Written exercise →
Among the lines below, keep only those from the one containing "seam_z + 11))" through the one containing "obj.matrix_world = world", and reproduce them exactly.

** begin **

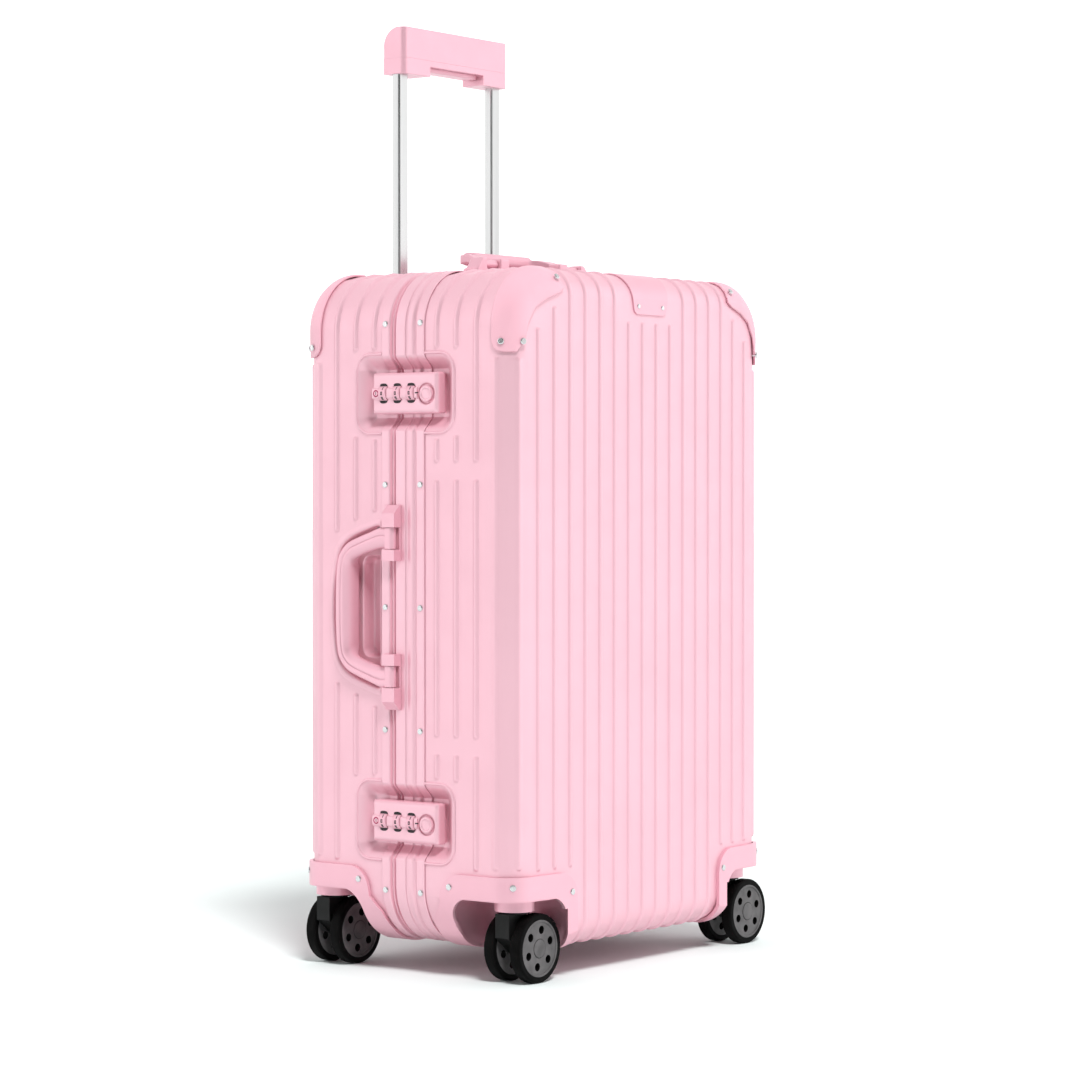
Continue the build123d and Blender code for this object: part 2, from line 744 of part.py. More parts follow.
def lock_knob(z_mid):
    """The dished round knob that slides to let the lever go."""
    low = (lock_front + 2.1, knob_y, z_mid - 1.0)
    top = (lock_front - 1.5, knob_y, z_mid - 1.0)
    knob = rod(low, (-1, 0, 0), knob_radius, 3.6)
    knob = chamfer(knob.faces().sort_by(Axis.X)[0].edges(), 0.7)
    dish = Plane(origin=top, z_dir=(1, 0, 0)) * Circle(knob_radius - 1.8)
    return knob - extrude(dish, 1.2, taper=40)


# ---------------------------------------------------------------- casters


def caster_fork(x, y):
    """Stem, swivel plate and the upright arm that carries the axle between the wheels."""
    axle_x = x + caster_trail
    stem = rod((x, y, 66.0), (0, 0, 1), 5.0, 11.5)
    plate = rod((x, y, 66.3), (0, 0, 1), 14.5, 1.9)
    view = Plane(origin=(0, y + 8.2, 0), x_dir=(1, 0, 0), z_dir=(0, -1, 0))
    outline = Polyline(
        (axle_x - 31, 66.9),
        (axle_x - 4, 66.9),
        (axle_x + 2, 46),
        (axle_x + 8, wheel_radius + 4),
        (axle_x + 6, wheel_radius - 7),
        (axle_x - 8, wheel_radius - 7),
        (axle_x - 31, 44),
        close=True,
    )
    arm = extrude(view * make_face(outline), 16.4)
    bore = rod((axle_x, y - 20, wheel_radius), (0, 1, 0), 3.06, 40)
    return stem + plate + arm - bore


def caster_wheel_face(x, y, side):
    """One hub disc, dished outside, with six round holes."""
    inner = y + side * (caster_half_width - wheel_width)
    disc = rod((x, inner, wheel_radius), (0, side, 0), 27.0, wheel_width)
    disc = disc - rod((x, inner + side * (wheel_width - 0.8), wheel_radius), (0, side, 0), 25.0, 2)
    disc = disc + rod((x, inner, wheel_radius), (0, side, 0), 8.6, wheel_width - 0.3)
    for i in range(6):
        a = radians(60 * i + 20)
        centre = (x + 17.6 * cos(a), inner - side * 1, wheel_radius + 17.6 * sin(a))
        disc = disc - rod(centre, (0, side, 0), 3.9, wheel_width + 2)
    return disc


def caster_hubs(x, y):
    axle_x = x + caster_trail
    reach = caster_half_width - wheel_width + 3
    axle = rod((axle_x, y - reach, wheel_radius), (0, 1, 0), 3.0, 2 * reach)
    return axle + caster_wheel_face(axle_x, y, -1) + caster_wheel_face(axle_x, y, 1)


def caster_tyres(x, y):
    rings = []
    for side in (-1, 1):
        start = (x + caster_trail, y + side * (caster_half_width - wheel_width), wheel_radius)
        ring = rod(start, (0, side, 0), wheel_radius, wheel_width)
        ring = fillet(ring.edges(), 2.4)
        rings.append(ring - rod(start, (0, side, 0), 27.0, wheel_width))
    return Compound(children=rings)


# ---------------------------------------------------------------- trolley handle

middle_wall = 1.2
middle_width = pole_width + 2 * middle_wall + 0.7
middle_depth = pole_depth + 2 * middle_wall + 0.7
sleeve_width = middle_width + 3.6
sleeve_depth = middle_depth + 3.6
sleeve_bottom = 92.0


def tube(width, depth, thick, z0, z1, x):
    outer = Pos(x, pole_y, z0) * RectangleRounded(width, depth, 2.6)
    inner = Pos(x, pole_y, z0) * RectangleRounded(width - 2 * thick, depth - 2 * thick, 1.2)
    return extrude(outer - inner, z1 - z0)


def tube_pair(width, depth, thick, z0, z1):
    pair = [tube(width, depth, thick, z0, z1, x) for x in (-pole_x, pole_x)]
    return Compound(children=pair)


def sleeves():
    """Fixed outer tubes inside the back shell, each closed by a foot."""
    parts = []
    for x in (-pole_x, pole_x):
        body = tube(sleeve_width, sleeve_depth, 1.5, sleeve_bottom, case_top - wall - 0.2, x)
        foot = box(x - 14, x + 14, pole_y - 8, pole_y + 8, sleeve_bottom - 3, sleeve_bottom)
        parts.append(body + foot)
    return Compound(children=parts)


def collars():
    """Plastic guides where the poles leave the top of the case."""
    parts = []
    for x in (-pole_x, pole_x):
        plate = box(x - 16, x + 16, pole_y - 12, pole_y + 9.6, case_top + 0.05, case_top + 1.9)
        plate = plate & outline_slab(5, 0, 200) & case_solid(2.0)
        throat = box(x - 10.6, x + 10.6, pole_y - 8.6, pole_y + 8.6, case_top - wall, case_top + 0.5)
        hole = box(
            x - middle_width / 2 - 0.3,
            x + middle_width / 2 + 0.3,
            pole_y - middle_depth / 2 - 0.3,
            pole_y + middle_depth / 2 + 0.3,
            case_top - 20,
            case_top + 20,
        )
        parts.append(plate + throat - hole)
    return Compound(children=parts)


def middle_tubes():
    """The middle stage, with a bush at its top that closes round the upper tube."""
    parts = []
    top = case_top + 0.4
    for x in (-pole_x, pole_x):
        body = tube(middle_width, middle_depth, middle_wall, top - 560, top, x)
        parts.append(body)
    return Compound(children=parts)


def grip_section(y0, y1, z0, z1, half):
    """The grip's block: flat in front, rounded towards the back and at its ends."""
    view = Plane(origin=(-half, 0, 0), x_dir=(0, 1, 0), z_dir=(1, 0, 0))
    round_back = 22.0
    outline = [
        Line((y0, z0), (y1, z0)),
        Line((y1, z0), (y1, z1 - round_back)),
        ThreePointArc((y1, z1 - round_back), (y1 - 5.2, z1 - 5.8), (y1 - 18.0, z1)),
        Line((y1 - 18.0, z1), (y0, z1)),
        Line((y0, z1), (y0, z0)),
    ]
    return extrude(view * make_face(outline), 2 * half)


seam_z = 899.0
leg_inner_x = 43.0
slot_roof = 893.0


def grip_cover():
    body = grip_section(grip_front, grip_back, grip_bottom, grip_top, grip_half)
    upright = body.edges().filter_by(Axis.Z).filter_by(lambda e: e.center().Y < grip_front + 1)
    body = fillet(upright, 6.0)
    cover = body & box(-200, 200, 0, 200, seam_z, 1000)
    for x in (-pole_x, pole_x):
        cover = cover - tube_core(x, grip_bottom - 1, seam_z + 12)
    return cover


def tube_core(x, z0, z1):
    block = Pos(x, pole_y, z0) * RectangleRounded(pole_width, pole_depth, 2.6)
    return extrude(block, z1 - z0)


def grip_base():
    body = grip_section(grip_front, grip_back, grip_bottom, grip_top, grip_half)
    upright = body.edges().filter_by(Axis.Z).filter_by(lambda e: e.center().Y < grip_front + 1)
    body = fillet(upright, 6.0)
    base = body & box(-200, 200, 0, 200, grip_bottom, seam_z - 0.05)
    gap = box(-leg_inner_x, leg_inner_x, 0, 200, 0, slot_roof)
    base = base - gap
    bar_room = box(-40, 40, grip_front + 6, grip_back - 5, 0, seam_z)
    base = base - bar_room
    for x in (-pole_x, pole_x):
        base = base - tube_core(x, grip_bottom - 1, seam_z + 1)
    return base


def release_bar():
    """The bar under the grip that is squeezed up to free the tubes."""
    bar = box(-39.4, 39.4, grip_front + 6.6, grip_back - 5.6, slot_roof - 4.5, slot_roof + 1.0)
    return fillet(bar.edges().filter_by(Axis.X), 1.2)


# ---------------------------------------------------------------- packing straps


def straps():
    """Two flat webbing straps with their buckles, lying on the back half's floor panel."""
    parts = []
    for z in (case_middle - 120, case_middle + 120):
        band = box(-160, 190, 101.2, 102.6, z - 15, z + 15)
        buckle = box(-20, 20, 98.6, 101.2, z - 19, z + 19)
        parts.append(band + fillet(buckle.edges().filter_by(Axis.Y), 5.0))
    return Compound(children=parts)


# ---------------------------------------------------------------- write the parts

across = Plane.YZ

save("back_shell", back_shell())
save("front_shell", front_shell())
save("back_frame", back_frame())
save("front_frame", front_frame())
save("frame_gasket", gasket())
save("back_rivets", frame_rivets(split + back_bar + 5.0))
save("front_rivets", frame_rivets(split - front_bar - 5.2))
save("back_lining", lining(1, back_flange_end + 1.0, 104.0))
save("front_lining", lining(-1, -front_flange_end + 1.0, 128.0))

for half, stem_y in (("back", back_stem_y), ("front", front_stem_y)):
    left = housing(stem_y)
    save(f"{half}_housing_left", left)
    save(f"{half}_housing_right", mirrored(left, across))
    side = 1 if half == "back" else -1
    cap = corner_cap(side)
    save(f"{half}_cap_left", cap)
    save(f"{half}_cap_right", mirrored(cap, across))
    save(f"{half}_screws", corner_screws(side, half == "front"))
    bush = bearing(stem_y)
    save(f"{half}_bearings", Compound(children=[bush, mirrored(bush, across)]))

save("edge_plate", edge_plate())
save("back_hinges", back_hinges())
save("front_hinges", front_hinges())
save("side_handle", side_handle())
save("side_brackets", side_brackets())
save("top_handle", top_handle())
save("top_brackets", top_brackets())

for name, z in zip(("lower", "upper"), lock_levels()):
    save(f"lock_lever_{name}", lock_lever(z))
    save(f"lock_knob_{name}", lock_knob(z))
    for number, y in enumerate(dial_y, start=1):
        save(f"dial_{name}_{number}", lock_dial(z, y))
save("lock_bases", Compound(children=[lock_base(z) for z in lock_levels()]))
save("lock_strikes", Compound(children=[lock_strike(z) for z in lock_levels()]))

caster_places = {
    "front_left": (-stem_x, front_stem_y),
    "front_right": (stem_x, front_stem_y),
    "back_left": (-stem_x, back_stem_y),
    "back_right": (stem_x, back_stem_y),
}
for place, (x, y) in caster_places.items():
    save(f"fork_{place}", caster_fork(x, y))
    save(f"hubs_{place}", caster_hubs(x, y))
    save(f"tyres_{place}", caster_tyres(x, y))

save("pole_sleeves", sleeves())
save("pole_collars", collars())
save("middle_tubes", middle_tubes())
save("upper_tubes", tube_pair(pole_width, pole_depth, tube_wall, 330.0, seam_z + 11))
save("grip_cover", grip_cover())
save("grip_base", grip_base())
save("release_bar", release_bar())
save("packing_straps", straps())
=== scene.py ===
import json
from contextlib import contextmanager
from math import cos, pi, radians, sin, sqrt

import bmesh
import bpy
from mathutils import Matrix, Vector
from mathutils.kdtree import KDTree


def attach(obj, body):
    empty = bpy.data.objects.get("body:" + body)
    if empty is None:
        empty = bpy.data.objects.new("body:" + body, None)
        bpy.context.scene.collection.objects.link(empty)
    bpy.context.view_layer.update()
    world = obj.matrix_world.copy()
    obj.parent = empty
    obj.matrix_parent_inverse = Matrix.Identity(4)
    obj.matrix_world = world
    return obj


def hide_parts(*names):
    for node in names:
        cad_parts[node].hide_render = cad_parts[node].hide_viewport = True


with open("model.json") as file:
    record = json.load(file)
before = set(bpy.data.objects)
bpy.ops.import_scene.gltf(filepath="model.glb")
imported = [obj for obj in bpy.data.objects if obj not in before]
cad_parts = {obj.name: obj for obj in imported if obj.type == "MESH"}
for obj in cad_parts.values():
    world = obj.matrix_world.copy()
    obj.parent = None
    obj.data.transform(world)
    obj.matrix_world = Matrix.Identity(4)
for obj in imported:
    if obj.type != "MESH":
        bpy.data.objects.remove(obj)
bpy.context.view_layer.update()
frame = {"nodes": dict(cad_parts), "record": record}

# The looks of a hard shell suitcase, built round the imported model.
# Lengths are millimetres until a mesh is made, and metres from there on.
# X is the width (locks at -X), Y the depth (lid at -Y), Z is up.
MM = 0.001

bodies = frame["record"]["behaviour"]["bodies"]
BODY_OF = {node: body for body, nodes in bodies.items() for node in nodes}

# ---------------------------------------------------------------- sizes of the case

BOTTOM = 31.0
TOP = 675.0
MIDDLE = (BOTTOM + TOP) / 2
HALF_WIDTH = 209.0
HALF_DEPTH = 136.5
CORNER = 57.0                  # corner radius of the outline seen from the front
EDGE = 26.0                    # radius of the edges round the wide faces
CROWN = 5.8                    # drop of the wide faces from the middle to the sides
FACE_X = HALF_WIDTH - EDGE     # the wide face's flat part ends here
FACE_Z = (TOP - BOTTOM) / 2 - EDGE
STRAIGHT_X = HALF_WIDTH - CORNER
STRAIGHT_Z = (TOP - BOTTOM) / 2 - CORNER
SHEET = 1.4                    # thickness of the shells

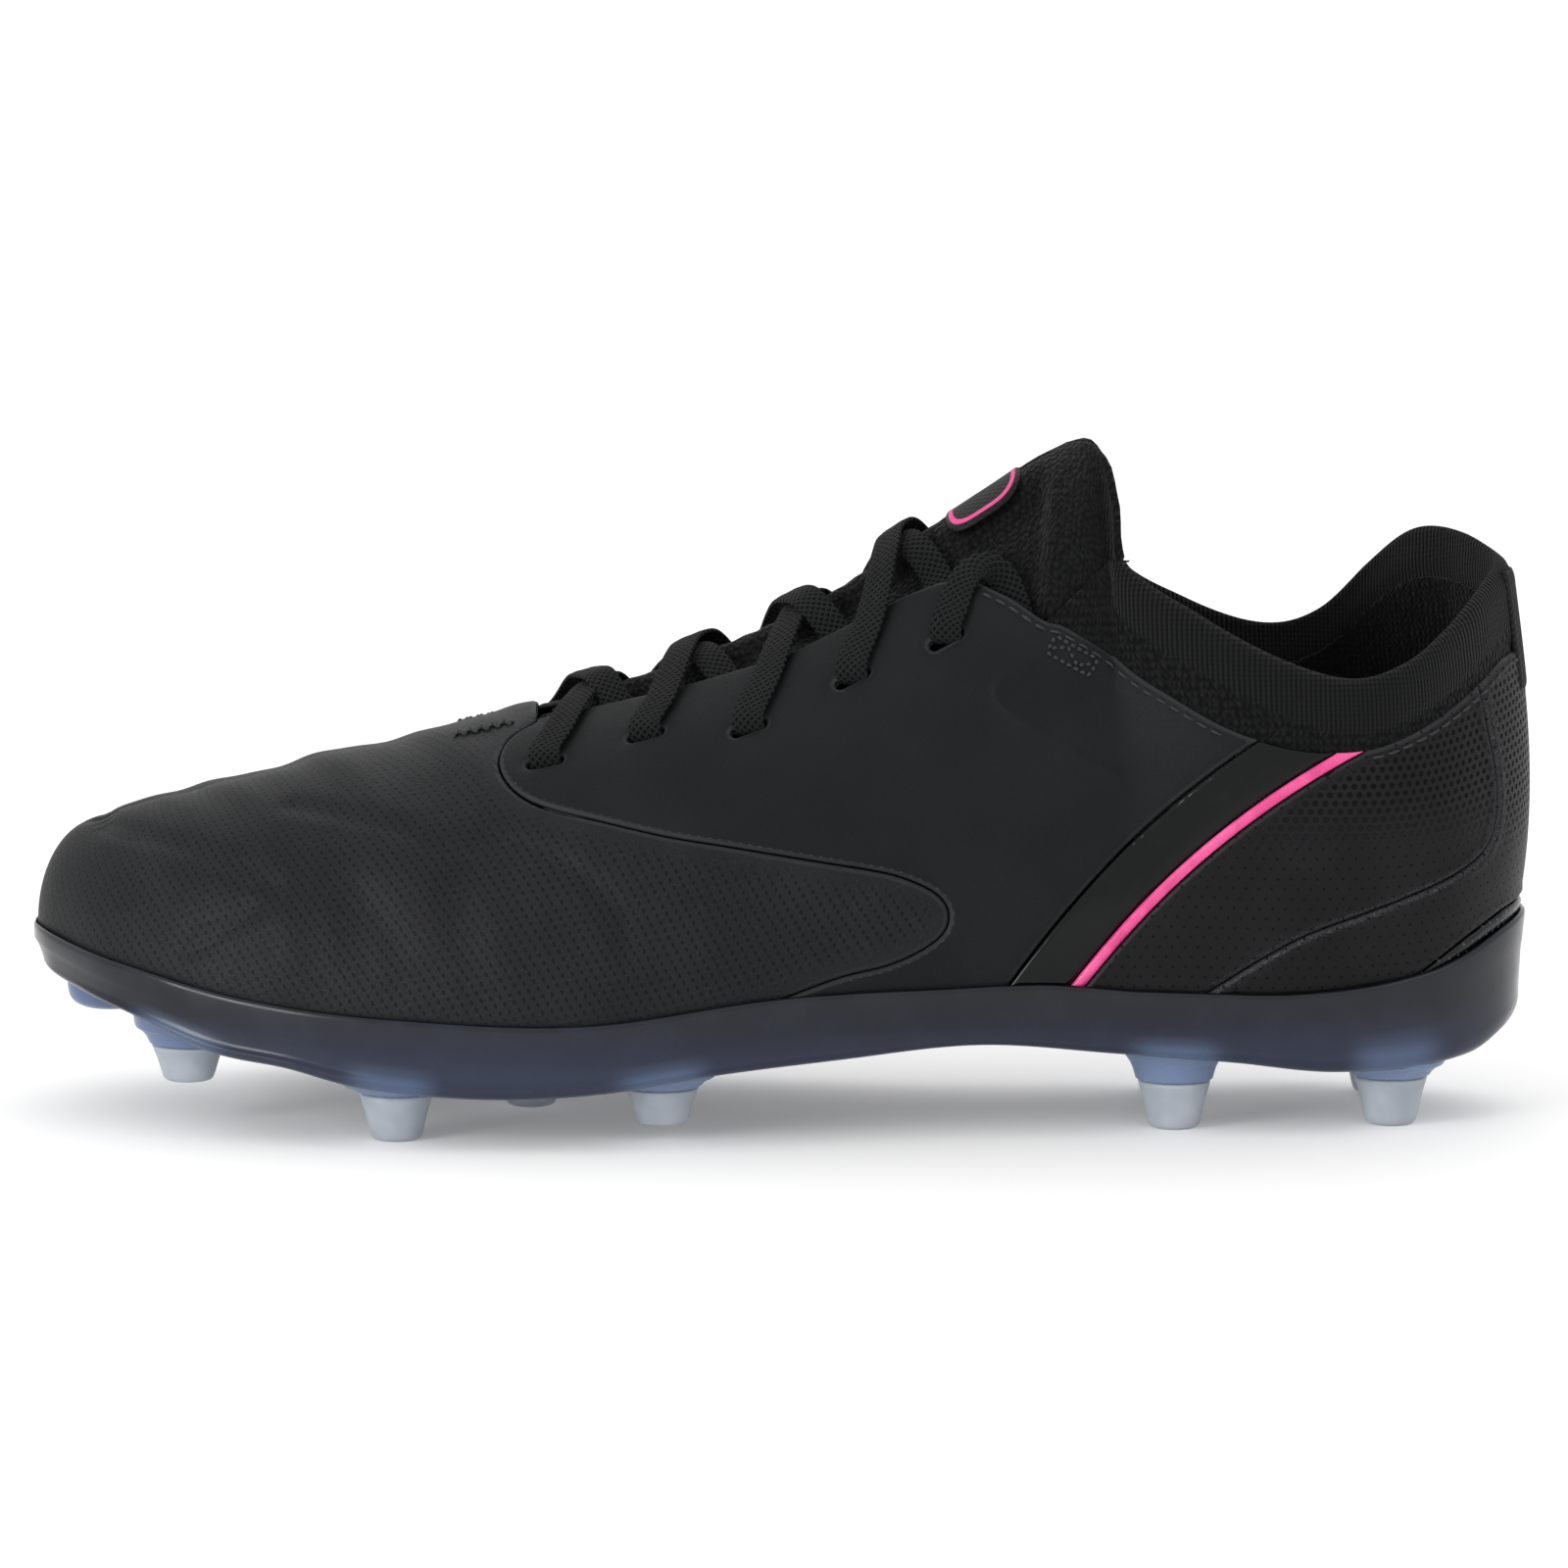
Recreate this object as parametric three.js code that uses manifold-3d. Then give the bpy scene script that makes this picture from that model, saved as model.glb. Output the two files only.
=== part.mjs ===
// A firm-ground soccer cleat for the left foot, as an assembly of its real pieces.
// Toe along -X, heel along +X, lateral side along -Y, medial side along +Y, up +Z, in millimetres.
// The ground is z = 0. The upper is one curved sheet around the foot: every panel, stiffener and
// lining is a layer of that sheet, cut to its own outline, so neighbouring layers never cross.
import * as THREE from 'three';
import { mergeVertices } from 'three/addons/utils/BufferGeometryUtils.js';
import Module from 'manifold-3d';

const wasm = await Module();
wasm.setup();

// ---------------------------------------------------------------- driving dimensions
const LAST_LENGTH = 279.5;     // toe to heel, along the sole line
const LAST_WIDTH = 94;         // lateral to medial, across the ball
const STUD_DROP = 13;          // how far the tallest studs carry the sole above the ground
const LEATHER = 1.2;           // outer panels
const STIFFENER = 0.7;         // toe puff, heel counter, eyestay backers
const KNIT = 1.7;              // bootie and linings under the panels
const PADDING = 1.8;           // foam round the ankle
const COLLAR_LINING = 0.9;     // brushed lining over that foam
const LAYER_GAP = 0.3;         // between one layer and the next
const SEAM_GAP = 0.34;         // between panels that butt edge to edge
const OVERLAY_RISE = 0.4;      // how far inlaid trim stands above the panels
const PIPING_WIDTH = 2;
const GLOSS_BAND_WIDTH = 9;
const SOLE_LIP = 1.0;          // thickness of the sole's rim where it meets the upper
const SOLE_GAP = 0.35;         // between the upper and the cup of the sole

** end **

The output →
save("upper_tubes", tube_pair(pole_width, pole_depth, tube_wall, 330.0, seam_z + 11))
save("grip_cover", grip_cover())
save("grip_base", grip_base())
save("release_bar", release_bar())
save("packing_straps", straps())
=== scene.py ===
import json
from contextlib import contextmanager
from math import cos, pi, radians, sin, sqrt

import bmesh
import bpy
from mathutils import Matrix, Vector
from mathutils.kdtree import KDTree


def attach(obj, body):
    empty = bpy.data.objects.get("body:" + body)
    if empty is None:
        empty = bpy.data.objects.new("body:" + body, None)
        bpy.context.scene.collection.objects.link(empty)
    bpy.context.view_layer.update()
    world = obj.matrix_world.copy()
    obj.parent = empty
    obj.matrix_parent_inverse = Matrix.Identity(4)
    obj.matrix_world = world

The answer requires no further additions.